On observera, en premier lieu, que les scores ne concernent qu’une tâche de résolution de problèmes, des mats à trouver, et rien d’autre, hormis la séance 30 consacrée aux axes de symétrie. Dans cette tâche de recherche de mat la fonction principale est le calcul de l’enchaînement et de la combinaison possible de l’action de deux pièces, rarement plus. Certes les déplacements possibles sont calculés mentalement, puisque l’on n’a pas le droit de toucher les pièces durant la réflexion. Mais cette imagerie mentale, dans le logiciel, n’a jamais concerné que des mats en un, deux ou plus rarement trois coups, et elle mettait en jeu un faible nombre de pièces noires et blanches en attaque et en défense. Le raisonnement et la combinatoire d’actions multiples étaient par conséquent primordiaux dans la tâche.

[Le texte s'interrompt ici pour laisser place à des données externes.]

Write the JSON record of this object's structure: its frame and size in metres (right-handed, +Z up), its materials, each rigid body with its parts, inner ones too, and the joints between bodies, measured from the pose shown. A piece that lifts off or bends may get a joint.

Une deuxième explication à cette faible corrélation avec la composante Imagerie peut être avancée. Quelques mois d’apprentissage n’ont pas permis de commencer à organiser la base de connaissances en chunks et templates, ce qui est le propre des joueurs confirmés ou experts. Les élèves restaient au stade où ils apprenaient des notions qu’ils devaient aussitôt appliquer par transfert, analogique plus que métacognitif s’agissant des séquences échiquéennes. L’activation de patterns en mémoire à long terme était inexistante, sauf peut-être celui du Roi ayant roqué (?). Seule était donc sollicitée la mémoire de travail verbale liée au thème de la séquence dans un espace-problème très contenu, deux ou trois coups, que les sujets étaient invités à analyser en se posant des questions ou en répondant à celles posées.

Cette analyse se trouve validée partiellement par l’analyse plus fine que l’on peut faire des cinq séquences pour lesquelles le coefficient de corrélation moyen des quatre épreuves-contrôle est le plus élevé.

Tableau 71 : Cinq plus fortes corrélations entre les Z scores aux séquences échecs et les scores aux épreuves-contrôle.
Langage Compré-hension Attention Imagerie moyenne4 épreuves Séquence
0,380 -0,112 -0,048 0,297 0,458 Seq 12 Prise, Interposition, Fuite
0,313 -0,104 0,171 0,301 0,407 Seq 27 Eviction d’un pion de la garde du Roi
0,141 0,388 0,246 0,371 0,308 Seq 14 Clouage, Interposition, Fuite
0,260 -0,009 0,135 0,114 0,266 Seq 35 Case d’attaque et éviction
0,307 0,127 0,103 0,028 0,258 Seq 9 Interception

On constate en effet deux choses.

Le thème de ces cinq séquences est à fort contenu sémantique, ce qui peut s’apprécier à la seule lecture sans être forcément un joueur chevronné. Prise, Interposition, Fuite, Eviction Clouage, sont des notions de base, qui paraissent simples à un joueur expérimenté, mais qui sont essentielles pour envisager, par la suite, comprendre les principes du jeu tactique. Ce sont des notions qui font appel, à titre principal, au raisonnement logique et au langage de la valeur de chacune des pièces. La notion de valeur particulière et différente de chacune des pièces, et les notions de relations causales entre pièces et évènements, appartiennent au domaine du langage et de la mémoire de travail verbale pour sa mise en oeuvre. Il n’est au demeurant pas surprenant de trouver quatre des cinq coefficients de corrélation avec l’épreuve-contrôle de reconstitution de mots. Rappelons que ces thèmes correspondent aux concepts ayant fait l’objet de ce que nous avons appelé dans la méthode les fiches photos-concepts.

Certes, on retrouve pour l’épreuve Imagerie trois des coefficients ayant une valeur supérieure à 0,3, au même titre que l’épreuve Langage, ce qui n’est le cas d’aucune autre épreuve-contrôle.